● WHAT THE TASK REQUIRES
Take the records below from their first line to the line with "points = [vertex.co", and restate those lines word for word.
○ ○ ○
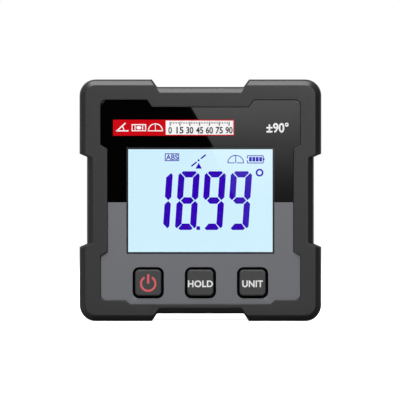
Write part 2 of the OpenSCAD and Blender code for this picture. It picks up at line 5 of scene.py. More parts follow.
import bmesh
import bpy
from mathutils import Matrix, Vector


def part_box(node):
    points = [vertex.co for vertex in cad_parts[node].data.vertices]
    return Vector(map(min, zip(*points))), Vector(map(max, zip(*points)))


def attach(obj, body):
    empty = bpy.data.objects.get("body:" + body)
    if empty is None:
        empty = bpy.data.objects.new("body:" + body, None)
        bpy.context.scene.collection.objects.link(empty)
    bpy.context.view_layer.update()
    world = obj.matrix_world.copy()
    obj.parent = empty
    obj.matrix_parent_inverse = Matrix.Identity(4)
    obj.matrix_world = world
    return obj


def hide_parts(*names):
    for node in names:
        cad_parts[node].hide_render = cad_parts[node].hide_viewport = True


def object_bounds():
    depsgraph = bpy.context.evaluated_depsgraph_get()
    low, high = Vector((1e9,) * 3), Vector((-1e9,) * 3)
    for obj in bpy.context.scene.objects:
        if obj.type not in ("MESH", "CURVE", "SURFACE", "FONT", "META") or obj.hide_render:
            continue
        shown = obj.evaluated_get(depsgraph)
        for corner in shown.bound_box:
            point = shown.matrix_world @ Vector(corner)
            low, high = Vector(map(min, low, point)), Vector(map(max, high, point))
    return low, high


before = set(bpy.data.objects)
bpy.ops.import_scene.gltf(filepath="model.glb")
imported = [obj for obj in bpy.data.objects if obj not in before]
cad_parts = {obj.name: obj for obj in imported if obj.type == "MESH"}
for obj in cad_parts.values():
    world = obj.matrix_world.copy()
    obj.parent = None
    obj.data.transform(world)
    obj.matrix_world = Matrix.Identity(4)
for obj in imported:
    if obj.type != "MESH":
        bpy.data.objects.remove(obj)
cad_low, cad_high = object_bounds()
MM = 0.001


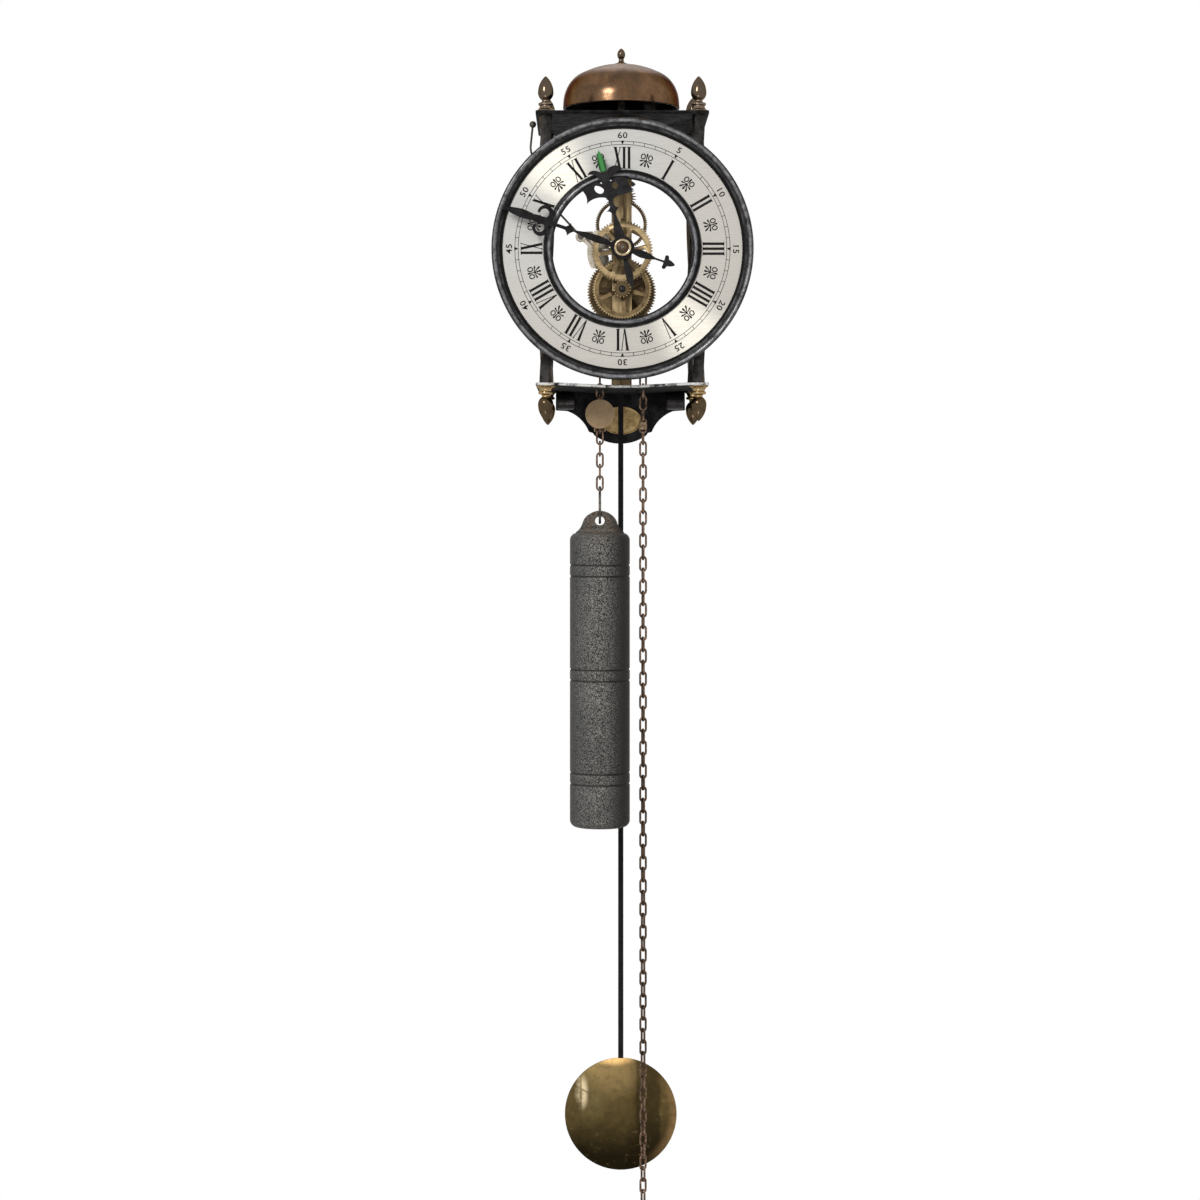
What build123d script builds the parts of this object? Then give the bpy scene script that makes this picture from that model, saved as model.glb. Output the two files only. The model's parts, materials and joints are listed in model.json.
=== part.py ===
from build123d import *
from math import acos, atan2, cos, degrees, pi, radians, sin, sqrt
import os

# Skeleton wall clock with an open wheel train, a bell, a chain-driven weight and a pendulum.
# Millimetres. The origin is the hanging hole on the wall, +Z is up and the dial looks to -Y.
# Depths are counted backwards from the dial's front face, heights from the dial's centre.

os.makedirs("parts", exist_ok=True)

# Place of the dial
wall_depth = 100.0
hook_height = 98.0

# Clearances
run_gap = 0.06
press_gap = 0.01
slide_gap = 0.15
free_gap = 0.3

# Frame
frame_width = 100.0
frame_front = 6.0
frame_back = 98.0
top_plate_height = 78.4
top_plate_thick = 2.0
bottom_plate_height = -76.4
bottom_plate_thick = 1.6
bottom_plate_dip = 1.5
dip_half_width = 37.0
pillar_inset = 5.8
pillar_side = 6.2
pillar_twist = 215.0
pillar_start = 19.0

# Finials
finial_height = 20.4
finial_base_r = 5.6
finial_waist_r = 3.4
finial_bead_r = 4.3
finial_neck_r = 2.35
finial_bulb_r = 4.45
finial_bulb_at = 11.6

# Dial
dial_r = 69.6
dial_hole_r = 44.6
dial_thick = 1.0
bezel_rim = 5.5
bezel_lap = 0.8
bezel_ridge_in = 1.4
bezel_rise = 4.0
bezel_lip = 0.6
bezel_back = 3.6
bead_ring_r = 40.2
bead_ring_rise = 2.2
bead_ring_back = 2.0
bead_flange_r = 45.5
dial_foot_r = 1.8
dial_foot_height = 40.0
bezel_foot_height = 55.5

# Movement bars
bar_width = 11.3
bar_thick = 2.5
front_bar_depth = 22.0
rear_bar_depth = 66.0

# Arbors
arbor_r = 0.8
pivot_r = 0.6
centre_arbor_r = 1.0
great_arbor_r = 1.6

# Going train: teeth, modules and depths
great_teeth = 72
centre_teeth = 72
third_teeth = 72
leaf_count = 8
great_module = 0.55
centre_module = 0.475
third_module = 0.42
great_depth = 36.0
centre_depth = 30.0
third_depth = 49.0
escape_depth = 57.0
escape_teeth = 30
escape_tip_r = 9.0
escape_root_r = 6.9
wheel_thick = 1.6
pinion_over = 1.6
pallet_rise = 12.2

# Motion work
cannon_leaves = 20
minute_teeth = 64
minute_leaves = 16
hour_teeth = 60
hour_wheel_depth = 13.0
minute_wheel_depth = 16.2
motion_thick = 1.4
cannon_wall = 0.9
hour_pipe_wall = 0.8
minute_post_r = 1.0

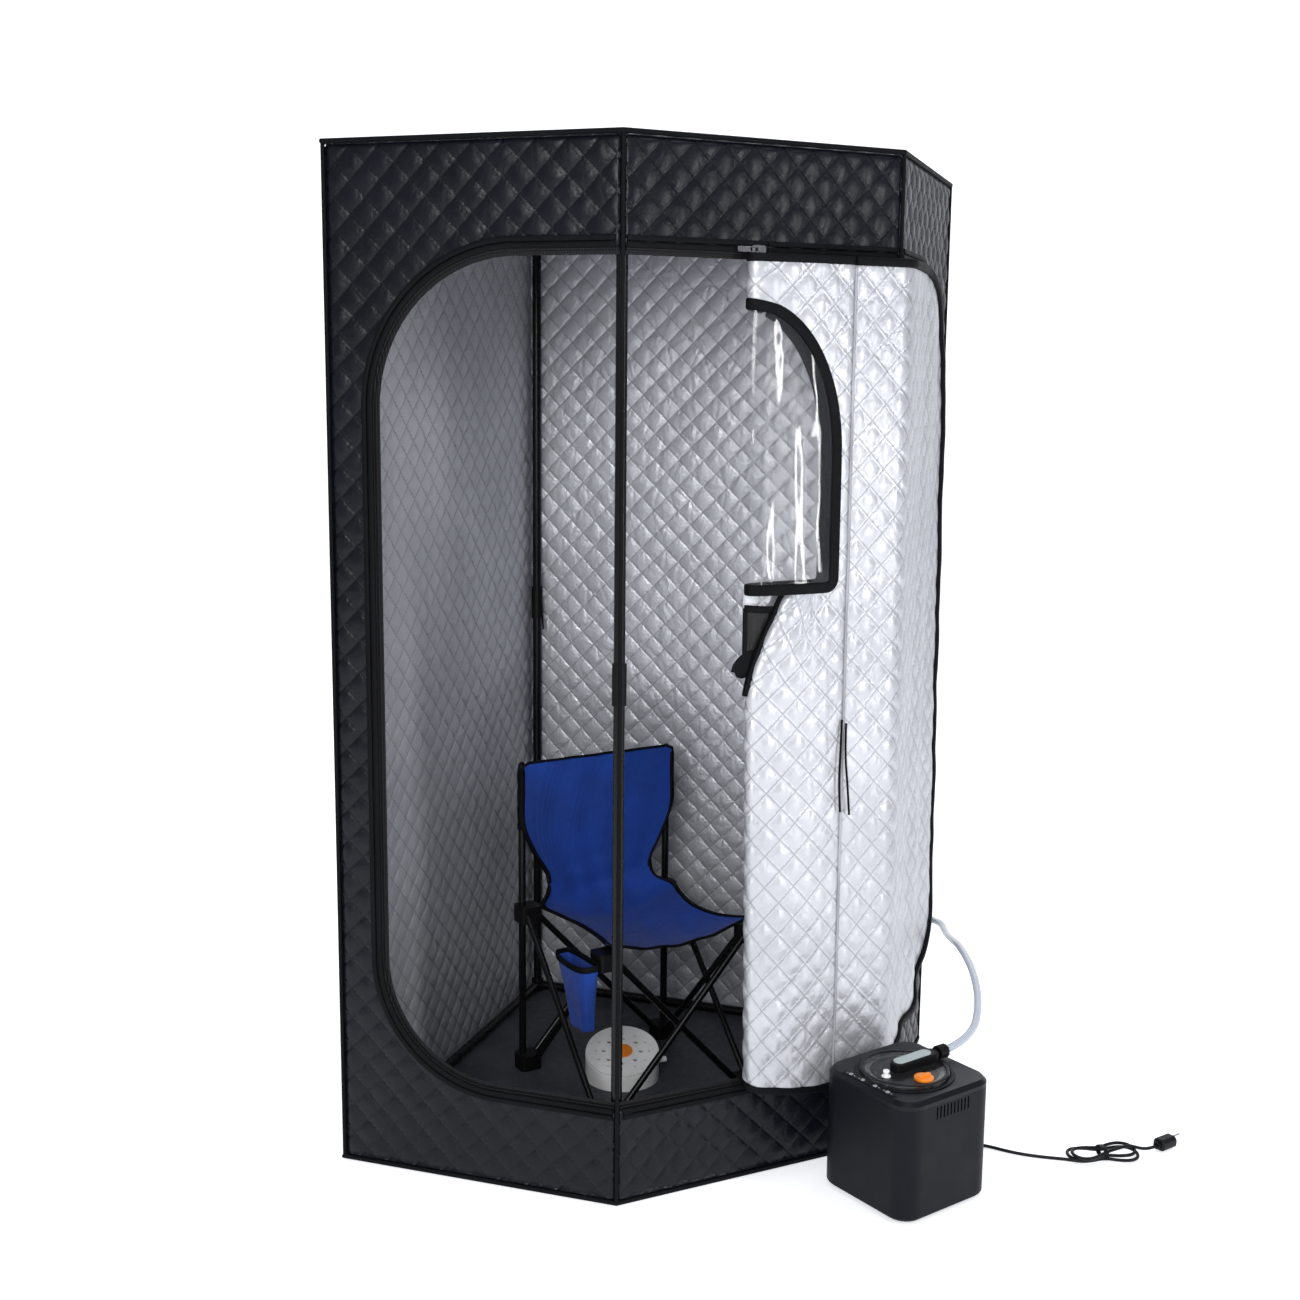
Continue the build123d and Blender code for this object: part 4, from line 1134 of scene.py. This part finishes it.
def make_steamer_details():
    across = np.array((-STEAMER_TURN[1], STEAMER_TURN[0], 0))
    rings, ring = 12, 20
    verts = []
    for i in range(rings):
        p = steamer_point(0.108 + 0.0028 * i, 0.060, 0.018)
        r = 0.0064 - 0.0026 * i / (rings - 1) + (0.0006 if i % 2 else 0)      # tapered, with raised ribs
        for c, s in around(ring):
            verts.append(np.array(p) + r * (c * across + s * np.array((0, 0, 1))))
    new_piece("strain_relief", verts, ring_faces(rings, ring), [RUBBER], "tent", "cord_rubber")
    for k in range(4):
        y = -0.045 + 0.030 * k
        for j, dy in enumerate((-0.0088, 0.0088)):
            c = steamer_point(-0.0935, y + dy, 0.2213)
            disc(f"panel_mark_{k}_{j}", c, (0, 0, 1), 0.0015, 0.0004, GREY_KEY, "tent", "button_grey", seg=16)
    c10, s10 = STEAMER_TURN
    turns = around(120)
    bezel = [steamer_point(-0.008 + 0.0835 * c, 0.0835 * s, 0.2206) for c, s in turns]
    arms = [(c10 * c - s10 * s, s10 * c + c10 * s, 0) for c, s in turns]
    ribbon("deck_bezel", bezel, arms, [(0, 0, 1)] * len(turns), 0.009, 0.0036, HARD_BLACK, "tent",
           "black_plastic", closed=True)
    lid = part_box("steamer_lid")
    cx, cy = (lid[0][0] + lid[1][0]) / 2, (lid[0][1] + lid[1][1]) / 2
    turns = around(96)
    rim = [(cx + 0.0745 * c, cy + 0.0745 * s, lid[1][2] + 0.0003) for c, s in turns]
    ribbon("lid_rim", rim, [(c, s, 0) for c, s in turns], [(0, 0, 1)] * len(turns), 0.006, 0.0022,
           STEAMER_DECK, "steamer_lid", "steamer_plastic", closed=True)
    tilt = math.radians(17)
    n = (-0.448 * math.sin(tilt), -0.894 * math.sin(tilt), math.cos(tilt))
    top = np.array((-0.030, -0.040, 0.058)) + 0.0043 * np.array(n)
    disc("pot_badge", top, n, 0.021, 0.0008, ORANGE, "pot_lid", "orange_plastic")


def paint_nodes():
    table = {
        BINDING: "edge_piping",
        ZIP: "zip_tapes",
        METAL: "zip_slider zip_pull",
        HARD_BLACK: "hose_grommet post_couplers corner_connectors steamer_base "
                    "lid_arm hose_nut control_strip chair_feet chair_brackets",
        TUBE: "posts rails chair_legs chair_uprights",
        STEAMER: "steamer_housing",
        STEAMER_DECK: "steamer_deck",
        STEEL: "inner_pot",
        SMOKE: "steamer_lid",
        PALE: "arm_cover",
        WHITE: "relief_valve pot_body pot_lid",
        ORANGE: "fill_cap",
        GREY_KEY: "panel_button_1 panel_button_2 panel_button_3 panel_button_4",
        RUBBER: "plug",
        CHROME: "plug_pins",
    }
    for mat, names in table.items():
        for name in names.split():
            data = bpy.data.objects[name].data
            data.materials.clear()
            data.materials.append(mat)


# ---- stage -------------------------------------------------------------------------
def make_stage():
    verts, faces = [], []
    prof = [(-6.0, 0.0), (4.0, 0.0)]
    prof += [(4.0 + 1.5 * math.sin(a), 1.5 - 1.5 * math.cos(a)) for a in
             [math.pi / 2 * k / 12 for k in range(1, 13)]] + [(5.5, 7.0)]
    for y, z in prof:
        verts += [(-9, y, z - 0.0003), (9, y, z - 0.0003)]
    for i in range(len(prof) - 1):
        faces.append((2 * i, 2 * i + 1, 2 * i + 3, 2 * i + 2))
    m = Mat("studio_floor", (0.93, 0.93, 0.935), 0.7)
    m.add_height(m.noise(60.0, 2.0), 0.0001)
    m.bsdf.inputs["Emission Color"].default_value = (0.95, 0.97, 1.0, 1)
    m.bsdf.inputs["Emission Strength"].default_value = 0.50
    obj = new_piece("studio_floor", verts, faces, [m.done()], None, None)
    obj.rotation_euler = (0, 0, math.radians(-26.6))
    world = bpy.data.worlds.new("studio")
    bpy.context.scene.world = world
    world.use_nodes = True
    world.node_tree.nodes["Background"].inputs[0].default_value = (0.93, 0.95, 1.0, 1)
    world.node_tree.nodes["Background"].inputs[1].default_value = 0.36
    for name, place, aim, wide, tall, power in (
            ("key", (-2.5, -3.5, 2.3), (0, 0, 0.8), 1.5, 2.0, 105),
            ("strip", (1.95, -3.65, 1.35), (0, -0.5, 1.1), 0.35, 1.8, 44),
            ("top", (0.2, -0.9, 4.2), (0, 0, 0.8), 2.4, 2.4, 42),
            ("rear", (1.5, 3.2, 3.2), (0, 0, 1.0), 2.4, 2.4, 50)):
        light = bpy.data.lights.new(name, "AREA")
        light.shape = "RECTANGLE"
        light.size, light.size_y = wide, tall
        light.energy = power
        lamp = add_object(name, light)
        lamp.location = place
        lamp.rotation_euler = (Vector(aim) - Vector(place)).to_track_quat("-Z", "Y").to_euler()


def make_camera():
    data = bpy.data.cameras.new("camera")
    data.sensor_width = 36.0
    data.lens = 46.02
    cam = add_object("camera", data)
    cam.rotation_mode = "XYZ"
    cam.location = (-1.4213, -2.9202, 1.4319)
    turn = Matrix.Rotation(math.radians(-26.649), 3, "Z") @ Matrix.Rotation(math.radians(90 - 9.63), 3, "X") \
        @ Matrix.Rotation(math.radians(0.568), 3, "Z")
    cam.rotation_euler = turn.to_euler()
    data.clip_start = 0.05
    bpy.context.scene.camera = cam
    bpy.context.scene.view_settings.view_transform = "Standard"


make_camera()
make_stage()
paint_nodes()
make_walls()
make_roof_and_floor()
make_fixed_half()
make_flap()
make_flap_trim()
make_panes()
make_opening_trim()
make_door_pocket()
make_sling()
make_sleeves()
make_chair_pocket()
make_cords()
make_steamer_details()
○ ○ ○
● CORRECT RESULT
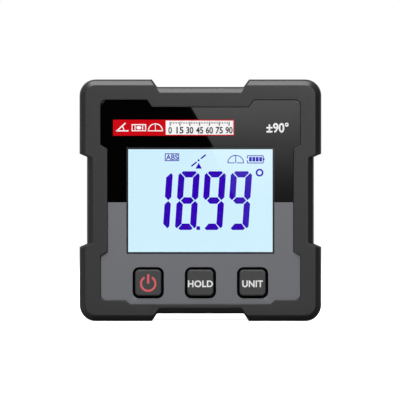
Write part 2 of the OpenSCAD and Blender code for this picture. It picks up at line 5 of scene.py. More parts follow.
import bmesh
import bpy
from mathutils import Matrix, Vector


def part_box(node):
    points = [vertex.co for vertex in cad_parts[node].data.vertices]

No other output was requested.